Türkiye'nin yatırıma, sermayeye ihtiyacı olduğunu, bunları çekebilmek için de "öngörülebilirliğin" artırılması gerektiğini bunda da vergi politikaların büyük önem taşıdığını belirten Şimşek, dolaylı vergilerin yüksekliği konusunda eleştiriler olduğunu belirtti. Şimşek, "Türkiye'de gelir ve kurumlar üzerinde yeterince vergi toplanamıyor. Türkiye'nin yapması gereken yapısal reformlar var. Bunlar için paraya ihtiyaç var, reformlar öyle ucuz değil, maliyet gerektiriyor. Sadece yılda 9 milyar liralık parayı istihdamın teşviği olarak kullanıyoruz. Bizim daha çok, mali alan yaratmamız lazım. Neden? reformlar için." dedi.

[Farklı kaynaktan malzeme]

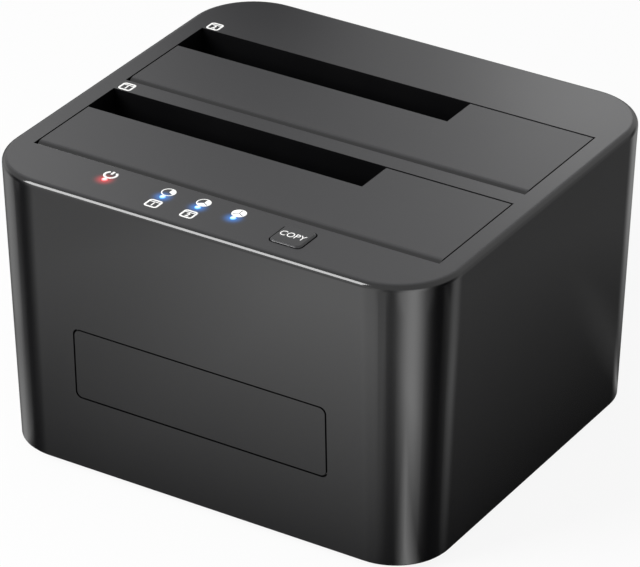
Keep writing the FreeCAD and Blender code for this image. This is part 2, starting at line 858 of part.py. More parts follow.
# ================================================================ ribbon cable
def ribbon_socket(z0, z1, entry_z):
    """Socket with a slot that the ribbon's end pushes into, towards entry_z."""
    y = button_centre_y
    body = box(ribbon_x - socket_width / 2, ribbon_x + socket_width / 2,
               y - socket_depth / 2, y + socket_depth / 2, z0, z1)
    slot_z = (z1 - socket_entry, z1 + 1) if entry_z == z1 else (z0 - 1, z0 + socket_entry)
    half_x = ribbon_width / 2 + 0.1
    half_y = ribbon_thickness / 2 + 0.05
    return one(body.cut(box(ribbon_x - half_x, ribbon_x + half_x, y - half_y, y + half_y, *slot_z)))


def ribbon_cable():
    """Flat ribbon from the main board up to the indicator board, with a slack bow."""
    y = button_centre_y
    z0 = board_top + socket_height - socket_entry + 0.1
    z1 = strip_bottom - socket_height + socket_entry - 0.1
    span = (z1 - z0) / 5
    points = [V(0, y, z0), V(0, y, z0 + span), V(0, y - ribbon_bow, z0 + 2 * span),
              V(0, y - ribbon_bow, z1 - 2 * span), V(0, y, z1 - span), V(0, y, z1)]
    edges = []
    here = points[0]
    for before, corner, after in zip(points, points[1:], points[2:]):
        inward = (before - corner).normalize()
        outward = (after - corner).normalize()
        turn = math.pi - inward.getAngle(outward)
        back = ribbon_bend * math.tan(turn / 2)
        start = corner + inward * back
        end = corner + outward * back
        bisector = (inward + outward).normalize()
        middle = corner + bisector * (ribbon_bend / math.cos(turn / 2) - ribbon_bend)
        edges.append(Part.LineSegment(here, start).toShape())
        edges.append(Part.Arc(start, middle, end).toShape())
        here = end
    edges.append(Part.LineSegment(here, points[-1]).toShape())
    half_x = ribbon_width / 2
    half_y = ribbon_thickness / 2
    profile = []
    for sx, sy in ((-1, -1), (1, -1), (1, 1), (-1, 1), (-1, -1)):
        profile.append(V(sx * half_x, y + sy * half_y, z0))
    ribbon = Part.Wire(edges).makePipeShell([Part.makePolygon(profile)], True, False)
    ribbon.translate(V(ribbon_x, 0, 0))
    return ribbon


# ================================================================ main board
def main_board():
    front = -half_depth(board_bottom, wall + board_wall_gap)
    rear = half_depth(board_bottom, wall + board_wall_gap)
    side = half_width(board_bottom, board_side)
    board = box(-side, side, front, rear, board_bottom, board_top)
    cuts = []
    notch = post_radius + board_corner_gap
    for x, y in post_spots:
        cut_x = abs(x) - notch
        cut_y = abs(y) - notch
        x0, x1 = (cut_x, side + 1) if x > 0 else (-side - 1, -cut_x)
        y0, y1 = (cut_y, rear + 1) if y > 0 else (front - 1, -cut_y)
        cuts.append(box(x0, x1, y0, y1, board_bottom - 1, board_top + 1))
    hole = board_screw["shank_radius"] + screw_hole_clearance
    for x, y in board_screw_spots:
        cuts.append(column(hole, x, y, board_bottom - 1, board_top + 1))
    return one(board.cut(cuts))


def board_screws():
    return group([upward_screw(board_screw, x, y, board_bottom) for x, y in board_screw_spots])


def chip(x, y, width, depth, height):
    body = box(x - width / 2, x + width / 2, y - depth / 2, y + depth / 2, board_top, board_top + height)
    return body.makeChamfer(chip_bevel, edges_at(body, board_top + height))


def power_inductors():
    """Square shielded coils with cut corners."""
    coils = []
    y = half_depth(board_bottom, wall + board_wall_gap) - inductor_from_rear
    for x in inductor_xs:
        coil = post(inductor_side, x, y, board_top, board_top + inductor_height)
        uprights = [edge for edge in coil.Edges if edge.BoundBox.ZLength > inductor_height / 2]
        coils.append(coil.makeChamfer(inductor_corner, uprights))
    return group(coils)


def filter_capacitors():
    """Upright aluminium cans on square bases, in the strip behind the rear bay."""
    cans = []
    y = half_depth(board_bottom, wall + board_wall_gap) - capacitor_from_rear
    base_z = board_top + capacitor_base_height
    for x in capacitor_xs:
        base = post(capacitor_base_side, x, y, board_top, base_z)
        cans.append(one(base.fuse(column(capacitor_radius, x, y, base_z, board_top + capacitor_height))))
    return group(cans)


# ================================================================ SATA connectors
def sata_slots():
    """Left and right ends of the power slot and of the signal slot."""
    total = sata_power_length + sata_slot_wall + sata_signal_length
    left = sata_x - total / 2
    power = (left, left + sata_power_length)
    signal = (power[1] + sata_slot_wall, power[1] + sata_slot_wall + sata_signal_length)
    return power, signal


def sata_connector(y):
    """Upright 22-way receptacle with its two L-shaped slots and the end guides."""
    base = box(sata_x - sata_base_width / 2, sata_x + sata_base_width / 2,
               y - sata_base_depth / 2, y + sata_base_depth / 2, board_top, board_top + sata_base_height)
    body = box(sata_x - sata_width / 2, sata_x + sata_width / 2,
               y - sata_depth / 2, y + sata_depth / 2, board_top + sata_base_height, sata_top)
    cuts = []
    floor = sata_top - sata_slot_depth
    half = sata_slot_width / 2
    for left, right in sata_slots():
        cuts.append(box(left, right, y - half, y + half, floor, sata_top + 1))
        cuts.append(box(left, left + sata_key_length, y - half, y - half + sata_key_width,
                        floor, sata_top + 1))
    for side in (-1, 1):
        outer = sata_x + side * sata_width / 2
        inner = outer - side * sata_guide_width
        cuts.append(box(min(outer, inner), max(outer, inner), y - sata_guide_depth / 2,
                        y + sata_guide_depth / 2, floor, sata_top + 1))
    return one(base.fuse(body).cut(cuts))


def sata_contacts(y):
    """Contact blades along the front wall of both slots."""
    blades = []
    floor = sata_top - sata_slot_depth
    face = y - sata_slot_width / 2
    for (left, right), count in zip(sata_slots(), (15, 7)):
        middle = (left + right) / 2
        for index in range(count):
            x = middle + (index - (count - 1) / 2) * contact_pitch
            blades.append(box(x - contact_width / 2, x + contact_width / 2, face, face + contact_thickness,
                              floor, floor + contact_length))
    return group(blades)


# ================================================================ ports at the back
def usb_shell():
    """Stepped sheet-metal shell of an upright USB 3 type B port."""
    start = usb_mouth - usb_length
    outer = prism(usb_outline(0.0, start), V(0, usb_length, 0))
    inner = prism(usb_outline(usb_sheet, start + usb_sheet), V(0, usb_length, 0))
    return one(outer.cut(inner))


def usb_insert():
    """Moulded insert: a block at the back of the port and its two contact tongues."""
    start = usb_mouth - usb_length + usb_sheet
    block_end = usb_mouth - usb_tongue_length
    block = prism(usb_outline(usb_sheet, start), V(0, block_end - start, 0))
    end = usb_mouth - usb_tongue_set_back
    lower_z = board_top + usb_lower_height / 2
    lower = box(usb_x - usb_tongue_width / 2, usb_x + usb_tongue_width / 2, block_end, end,
                lower_z - usb_tongue_height / 2, lower_z + usb_tongue_height / 2)
    upper_z = board_top + usb_lower_height + usb_upper_height / 2 - usb_sheet
    upper = box(usb_x - usb_upper_tongue_width / 2, usb_x + usb_upper_tongue_width / 2, block_end, end,
                upper_z - usb_upper_tongue_height / 2, upper_z + usb_upper_tongue_height / 2)
    return one(block.fuse([lower, upper]))


def usb_contacts():
    """Four contacts around the lower tongue and five under the upper one."""
    y0 = usb_mouth - usb_tongue_length
    y1 = usb_mouth - usb_contact_set_back
    thick = usb_contact_thickness
    lower_z = board_top + usb_lower_height / 2
    upper_z = board_top + usb_lower_height + usb_upper_height / 2 - usb_sheet
    half = usb_lower_contact_width / 2
    strips = []
    for x in (usb_x - usb_lower_contact_x, usb_x + usb_lower_contact_x):
        for z in (lower_z - usb_tongue_height / 2 - thick, lower_z + usb_tongue_height / 2):
            strips.append(box(x - half, x + half, y0, y1, z, z + thick))
    half = usb_upper_contact_width / 2
    z = upper_z - usb_upper_tongue_height / 2 - thick
    for index in range(usb_upper_contact_count):
        x = usb_x + (index - (usb_upper_contact_count - 1) / 2) * usb_upper_contact_pitch
        strips.append(box(x - half, x + half, y0, y1, z, z + thick))
    return group(strips)


def jack_mouth():
    return half_depth(jack_z, port_recess)


def dc_jack_body():
    half = jack_width / 2
    body = box(jack_x - half, jack_x + half, port_face - jack_length, port_face,
               board_top, board_top + jack_height)
    collar = rod_y(jack_collar_radius, port_face - 1, jack_mouth(), jack_x, jack_z)
    bore = rod_y(jack_bore_radius, jack_mouth() - jack_bore_length, jack_mouth() + 1, jack_x, jack_z)
    seat = rod_y(jack_pin_root_radius + running_clearance, jack_mouth() - jack_bore_length - jack_pin_root,
                 jack_mouth(), jack_x, jack_z)
    return one(body.fuse(collar).cut([bore, seat]))


def dc_jack_pin():
    """Centre pin, with a thicker root that is held in the jack's body."""
    start = jack_mouth() - jack_bore_length
    pin = rod_y(jack_pin_radius, start, start + jack_pin_length, jack_x, jack_z)
    root = rod_y(jack_pin_root_radius, start - jack_pin_root, start, jack_x, jack_z)
    return one(pin.fuse(root))


def rocker_case():
    """Right-angle switch case on the board, open towards the rear wall's cut-out."""
    half_x = rocker_width / 2 + rocker_room
    half_z = rocker_height / 2 + rocker_side_gap
    outer = box(rocker_x - half_x - rocker_case_wall, rocker_x + half_x + rocker_case_wall,
                port_face - rocker_case_depth, port_face, board_top, board_top + rocker_case_height)
    room = box(rocker_x - half_x, rocker_x + half_x, port_face - rocker_case_depth + rocker_case_wall,
               port_face + 1, rocker_z - half_z, rocker_z + half_z)
    reach = half_z + trunnion_length
    bearing = column(trunnion_radius + running_clearance, rocker_x, rocker_pivot_y,
                     rocker_z - reach, rocker_z + reach)
    return one(outer.cut([room, bearing]))


def rocker():
    """Paddle on two trunnions, at rest tipped to its off side."""
    half_x = rocker_width / 2
    half_z = rocker_height / 2
    drop = math.tan(math.radians(rocker_paddle_slope)) * half_x
    crest = rocker_rise + drop
    right = [(half_x - rocker_edge_cut, crest), (half_x, crest - rocker_edge_cut),
             (half_x, rocker_skirt_cut_y - rocker_skirt), (half_x - rocker_skirt_cut_x, -rocker_skirt)]
    outline = [(0.0, rocker_rise)] + right + [(-x, y) for x, y in reversed(right)]
    points = [(x, y, -half_z) for x, y in outline]
    paddle = prism(points, V(0, 0, rocker_height))
    reach = half_z + rocker_side_gap + trunnion_length - trunnion_end_gap
    pivot = Part.makeCylinder(trunnion_radius, 2 * reach, V(0, 0, -reach), Z_AXIS)
    paddle = paddle.fuse(pivot)
    paddle.rotate(V(0, 0, 0), Z_AXIS, -rocker_swing / 2)
    paddle.translate(V(rocker_x, rocker_pivot_y, rocker_z))
    return one(paddle)


def rocker_terminals():
    """Two blades out of the case's back, down to the board."""
    blades = []
    back = port_face - rocker_case_depth
    for side in (-1, 1):
        x = rocker_x + side * rocker_width / 4
        blades.append(box(x - terminal_width / 2, x + terminal_width / 2, back - terminal_thickness, back,
                          board_top, board_top + terminal_length))
    return group(blades)


# ================================================================ export
def build():
    parts = {
        "housing_shell": housing_shell(),
        "badge_plate": badge_plate(),
        "base_cover": base_cover(),
        "base_screws": base_screws(),
        "rubber_feet": rubber_feet(),
        "bay_frame": bay_frame(),
        "copy_button": copy_button(),
        "power_light_pipe": power_light_pipe(),
        "progress_light_pipes": progress_light_pipes(),
        "power_led": led(power_light_x),
        "progress_leds": group([led(x) for x in light_xs]),
        "indicator_board": indicator_board(),
        "tact_switch": tact_switch(),
        "tact_plunger": tact_plunger(),
        "ribbon_cable": ribbon_cable(),
        "ribbon_socket_upper": ribbon_socket(strip_bottom - socket_height, strip_bottom,
                                             strip_bottom - socket_height),
        "ribbon_socket_lower": ribbon_socket(board_top, board_top + socket_height, board_top + socket_height),
        "main_board": main_board(),
        "main_board_screws": board_screws(),
        "bridge_chip": chip(bay_width / 2 - bridge_chip_inset, chip_row_y, **bridge_chip),
        "memory_chip": chip(bay_width / 2 - memory_chip_inset, chip_row_y, **memory_chip),
        "clock_crystal": chip(bay_width / 2 - bridge_chip_inset, crystal_y, **crystal),
        "regulator_chips": group([chip(x, regulator_y, **regulator) for x in (-regulator_x, regulator_x)]),
        "power_inductors": power_inductors(),
        "filter_capacitors": filter_capacitors(),
        "usb_port_shell": usb_shell(),
        "usb_port_insert": usb_insert(),
        "usb_port_contacts": usb_contacts(),
        "dc_jack_body": dc_jack_body(),
        "dc_jack_pin": dc_jack_pin(),
        "power_switch_case": rocker_case(),
        "power_rocker": rocker(),
        "power_switch_terminals": rocker_terminals(),
    }
    for bay, bay_front in bay_fronts.items():
        parts[bay + "_flap"] = flap(bay_front)
        parts[bay + "_flap_pin"] = flap_pin(bay_front)
        parts[bay + "_flap_spring"] = flap_spring(bay_front)
        parts[bay + "_bay_connector"] = sata_connector(sata_ys[bay])
        parts[bay + "_bay_contacts"] = sata_contacts(sata_ys[bay])
    return parts


os.makedirs("parts", exist_ok=True)
for name, shape in build().items():
    shape.exportStep("parts/" + name + ".step")
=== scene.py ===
import contextlib
import json
import math

import bmesh
import bpy
from mathutils import Matrix, Vector, geometry
from mathutils.bvhtree import BVHTree


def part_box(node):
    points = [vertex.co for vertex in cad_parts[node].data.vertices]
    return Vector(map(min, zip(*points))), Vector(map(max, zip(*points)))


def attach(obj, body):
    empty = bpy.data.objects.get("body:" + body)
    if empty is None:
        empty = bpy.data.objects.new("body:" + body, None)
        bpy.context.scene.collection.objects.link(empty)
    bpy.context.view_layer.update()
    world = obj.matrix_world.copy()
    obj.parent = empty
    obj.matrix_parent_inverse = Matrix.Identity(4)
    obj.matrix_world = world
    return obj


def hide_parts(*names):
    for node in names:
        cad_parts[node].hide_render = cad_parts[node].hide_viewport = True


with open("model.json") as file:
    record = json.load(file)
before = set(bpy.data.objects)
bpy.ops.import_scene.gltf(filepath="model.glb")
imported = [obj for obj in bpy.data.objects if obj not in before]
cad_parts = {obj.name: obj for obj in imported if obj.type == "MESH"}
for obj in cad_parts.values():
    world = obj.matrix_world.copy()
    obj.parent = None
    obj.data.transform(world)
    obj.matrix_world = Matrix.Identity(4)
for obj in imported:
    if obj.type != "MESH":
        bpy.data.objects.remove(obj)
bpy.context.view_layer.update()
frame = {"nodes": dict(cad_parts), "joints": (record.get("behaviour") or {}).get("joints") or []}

bl_info = {
    "name": "Drive Duplicator",
    "version": (1, 0, 0),
    "blender": (4, 5, 0),
    "location": "View3D > Sidebar > Duplicator",
    "description": "Dresses the two-bay drive duplicator and sets up its studio",
    "category": "Object",
}

MM = 0.001
HOUSING = "housing"
BAYS = ("front", "rear")
INK = "Screen print"
# Near-black finish that paints shade: the bay walls, the plate's groove and the bay frame get it where they
# lie in shade.
BLACK_AND_SHADE = "ABS black and painted shade"

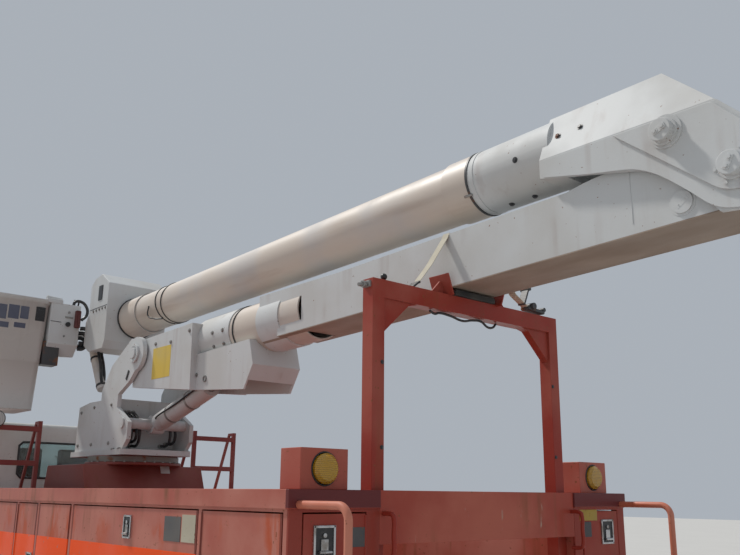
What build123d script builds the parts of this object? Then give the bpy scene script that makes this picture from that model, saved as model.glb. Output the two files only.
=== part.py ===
# Cherry picker truck: a conventional-cab truck with a steel utility body and
# a two-boom insulated aerial device, stowed rearward over its boom rest.
# +X is forward, +Y is the driver's left, +Z is up, the ground is Z = 0, in millimetres.
# Lengths along the truck are stations, measured forward from the body's rear face.

from build123d import *
from math import atan2, cos, hypot, radians, sin
import os

os.makedirs("parts", exist_ok=True)

# Ends of the whole vehicle, which set the middle that the origin stands under
ELBOW_PIN_STATION = -1516.0
ELBOW_PIN_HEIGHT = 2912.0
UPPER_NOSE_RADIUS = 176.0
BODY_LENGTH = 5200.0
CAB_REAR = BODY_LENGTH + 150.0
CAB_FRONT = CAB_REAR + 1250.0
HOOD_NOSE = CAB_FRONT + 1260.0
BUMPER_FRONT = HOOD_NOSE + 180.0
ORIGIN_STATION = (BUMPER_FRONT + ELBOW_PIN_STATION - UPPER_NOSE_RADIUS) / 2

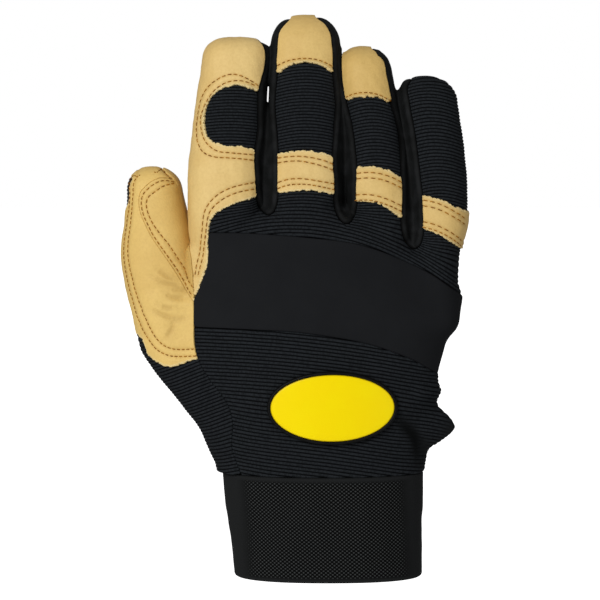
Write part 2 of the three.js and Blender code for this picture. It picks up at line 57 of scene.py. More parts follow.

Türkiye'nin en büyük probleminin cari açık olduğunu, açığı azaltmak için tasarrufların arttırılması gerektiğini de belirten Bakakn Şimşek, 2014 bütçesinden 2 milyarı vatandaşa tasarruf yapın diye ayırdıklarını, 100 lira tasarruf yapana 25 lira devlet desteği verdiklerini hatırlattı.
Büyük ilgi gören oturumda Kalkınma Bakanlığı Müsteşar Yardımcısı Erhan Usta, Çankaya Üniversitesi Hukuk Fakültesi Öğretim Üyesi Prof. Dr. Nurettin Bilici , Özyeğin Üniversitesi İktisadi ve idari Bilimler Fakültesi Öğretim Üyesi Prof. Dr. Ümit Özlale, Dokuz Eylül Üniversitesi İktisadi ve İdari Bilimler Fakültesi Öğretim Üyesi Prof. Dr. Mustafa Sakal, İstanbul Üniversitesi İktisat Fakültesi Öğretim Elemanı Doç. Dr. Nagihan Oktayer, Ufuk Üniversitesi Hukuk Fakültesi Öğretim Görevlisi Dr. Namık Kemal Uyanık konuşmacı olarak yer altı. Oturumda kamu ekonomisinde gelirler, harcama ve finansman boyutuyla küresel eğilimler, kayıt dışı ekonomi ile mücadelede alınması gereken temel politika tedbirleri konuşuldu.
"İÇMEYE YÖNELİK SINIRLAMA YOK"
Konuşmacılardan Çankaya Üniversitesi Hukuk Fakültesi Öğretim Üyesi Prof. Dr. Nurettin Bilici , önceki gece kongre için gelen yabancı bir konuğun akşam yemeğinde bir kadeh şarap istediğini, garsonların önce getirdiğini sonraki istek için ise kendisinden yardım isteyerek, "Hocam, söyleyebilir misiniz, yasak" dediğini aktardı. Bu sırada söze giren Bakan Şimşek, "Hocam neden bahsediyorsunuz bilmiyorum ama içmeye yönelik bir sınırlama yok. Sadece parakende satışının belli saatler arasında sınırlama var. Birçok ülkede bu sınırlama daha çok katı. Satışına ilişkin sınırlama var, içilmesine ilişkin bir sınırlama yok." karşılığını verdi.